PLoS ONE (Jan 2012)

Analysing humanly generated random number sequences: a pattern-based approach.

  • Marc-André Schulz,
  • Barbara Schmalbach,
  • Peter Brugger,
  • Karsten Witt

DOI
https://doi.org/10.1371/journal.pone.0041531
Journal volume & issue
Vol. 7, no. 7
p. e41531

Abstract

Read online

In a random number generation task, participants are asked to generate a random sequence of numbers, most typically the digits 1 to 9. Such number sequences are not mathematically random, and both extent and type of bias allow one to characterize the brain's "internal random number generator". We assume that certain patterns and their variations will frequently occur in humanly generated random number sequences. Thus, we introduce a pattern-based analysis of random number sequences. Twenty healthy subjects randomly generated two sequences of 300 numbers each. Sequences were analysed to identify the patterns of numbers predominantly used by the subjects and to calculate the frequency of a specific pattern and its variations within the number sequence.
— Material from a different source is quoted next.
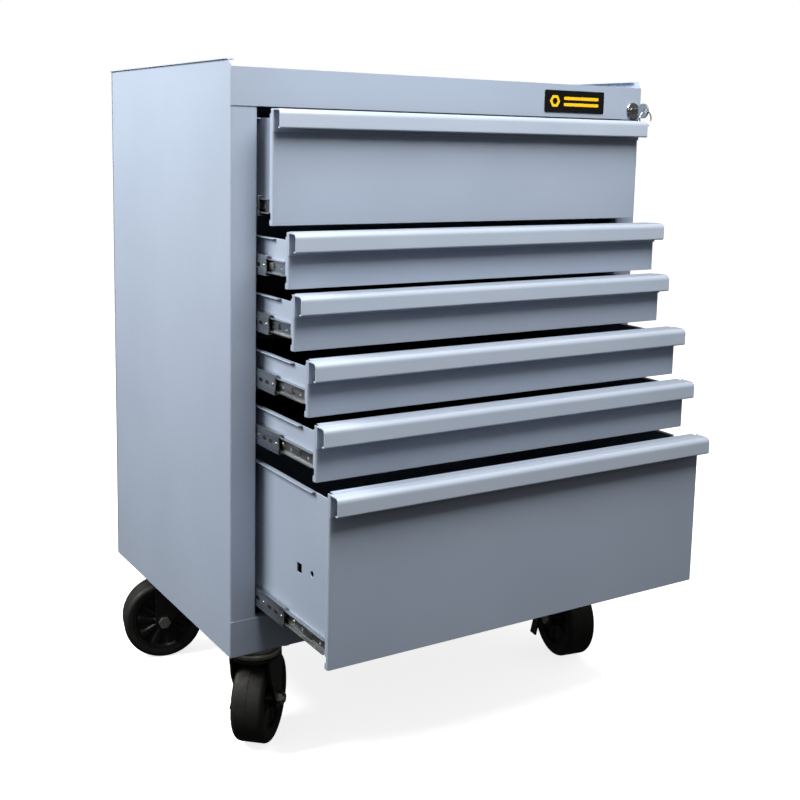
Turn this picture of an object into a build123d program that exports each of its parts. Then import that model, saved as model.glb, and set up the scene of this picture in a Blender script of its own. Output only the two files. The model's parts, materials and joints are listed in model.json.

This pattern analysis is based on the Damerau-Levenshtein distance, which counts the number of edit operations that are needed to convert one string into another. We built a model that predicts not only the next item in a humanly generated random number sequence based on the item's immediate history, but also the deployment of patterns in another sequence generated by the same subject. When a history of seven items was computed, the mean correct prediction rate rose up to 27% (with an individual maximum of 46%, chance performance of 11%). Furthermore, we assumed that when predicting one subject's sequence, predictions based on statistical information from the same subject should yield a higher success rate than predictions based on statistical information from a different subject. When provided with two sequences from the same subject and one from a different subject, an algorithm identifies the foreign sequence in up to 88% of the cases. In conclusion, the pattern-based analysis using the Levenshtein-Damarau distance is both able to predict humanly generated random number sequences and to identify person-specific information within a humanly generated random number sequence.